In this life you could have had any of ten thousand loves. In every city there is someone for you, who would love you forever. You've passed hundreds of them in grocery stores, shopping malls, city parks. You've exchanged glances across restaurants. You've seen each other through automobile windscreens.

You will meet tens of possible loves.

You need but one.

Today I ate a bowl of Caribou Crunch and thought of Denali. I touched a bald eagle's feather and remembered when I fed the raptors off the Alaskan shoreline. I held the mummified wing of a talking owl in my hands, one that appeared at a windowsill and promised a wish. She made a wish and found the owl dead the next day. Talking owls are like bees - one wish and they're dead.

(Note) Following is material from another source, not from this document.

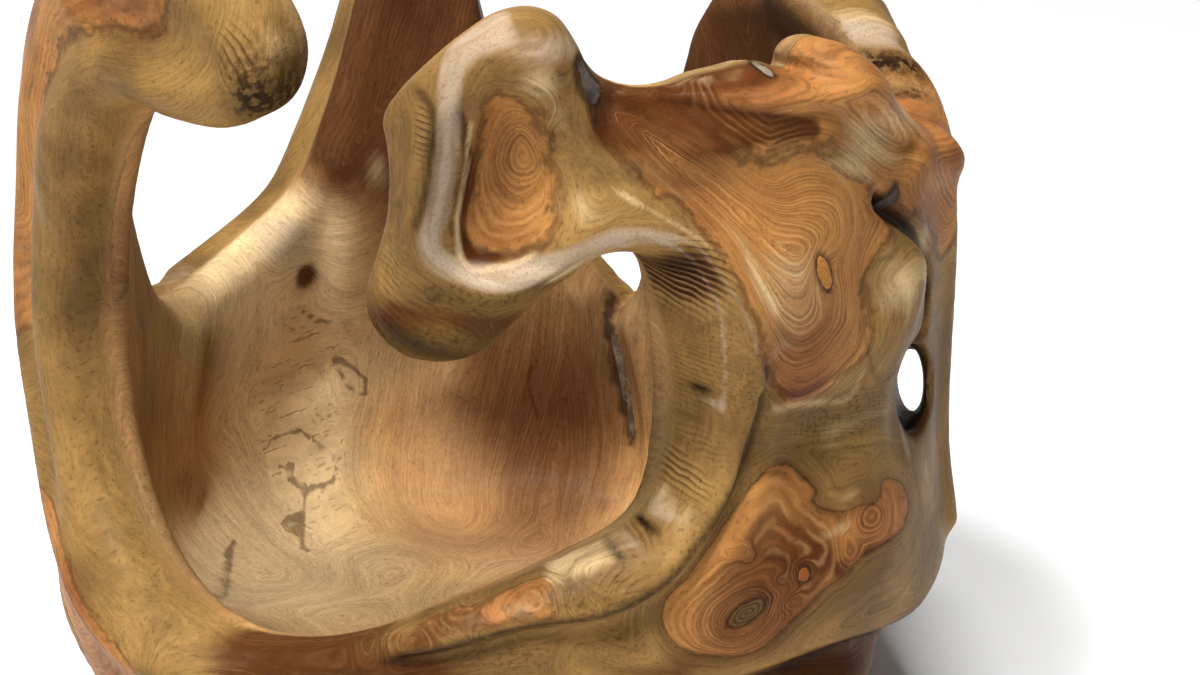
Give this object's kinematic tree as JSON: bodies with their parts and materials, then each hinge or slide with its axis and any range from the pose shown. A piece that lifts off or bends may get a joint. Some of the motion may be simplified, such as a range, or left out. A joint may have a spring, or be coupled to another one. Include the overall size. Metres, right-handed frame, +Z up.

She kept the owl for her forever. It was hidden in a frozen locker in the woods and she took me to it. Unwrapped it, layers of old cloth napkins. Embalmed by love's desire when she was a girl, it lay for years waiting to pass into my hands.

You're meant to have this.

Are you sure?

I don't know. I'm just doing it.

Now I have the wing. It's real.

All of these things are real.

On Saturday I leave for the South Pole again. I am scheduled to be on the last flight out of the Pole station, the risk being that if the last flight out is cancelled, I am there for nine months.

I must have wished for this challenge. I must have the gold ring in my hand. I still can't see it.

I don't feel lucky.

I'm (not) ready for anything.

I pray for Faith.




Maybe I will find my leatherman.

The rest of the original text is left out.